Add platform-specific callback functions for interrupts.  This is
needed to do a single read-clear of the CAUSE register and then call
out to platform specific functions for DB threshold interrupts and DB
drop interrupts.

Add t4_mem_win_read_len() - mem-window reads for arbitrary lengths.
This is used to read the CIDX/PIDX values from EC contexts during DB
drop recovery.

Add t4_fwaddrspace_write() - sends addrspace write cmds to the fw.
Needed to flush the sge eq context cache.

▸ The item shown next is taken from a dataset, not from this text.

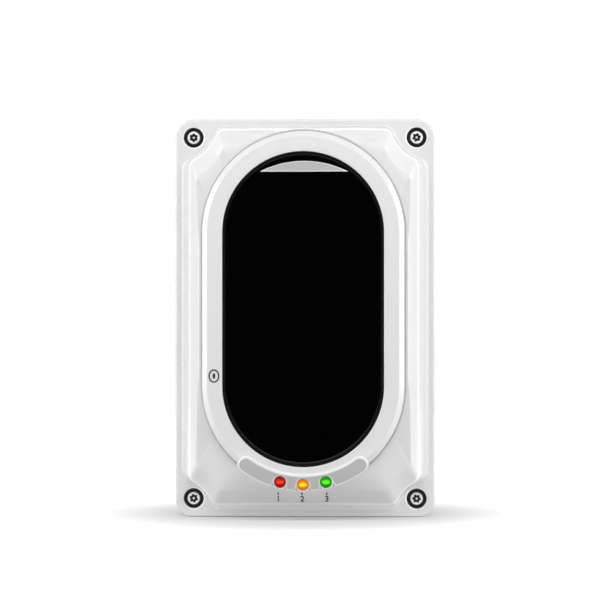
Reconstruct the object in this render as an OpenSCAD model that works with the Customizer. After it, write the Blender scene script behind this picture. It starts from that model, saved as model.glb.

Signed-off-by: Vipul Pandya <vipul-ut6Up61K2wZBDgjK7y7TUQ@public.gmane.org>
Signed-off-by: Steve Wise <swise-7bPotxP6k4+P2YhJcF5u+vpXobYPEAuW@public.gmane.org>
---
 drivers/net/ethernet/chelsio/cxgb4/cxgb4.h |    3 +
 drivers/net/ethernet/chelsio/cxgb4/t4_hw.c |   69 +++++++++++++++++++++++----
 2 files changed, 61 insertions(+), 11 deletions(-)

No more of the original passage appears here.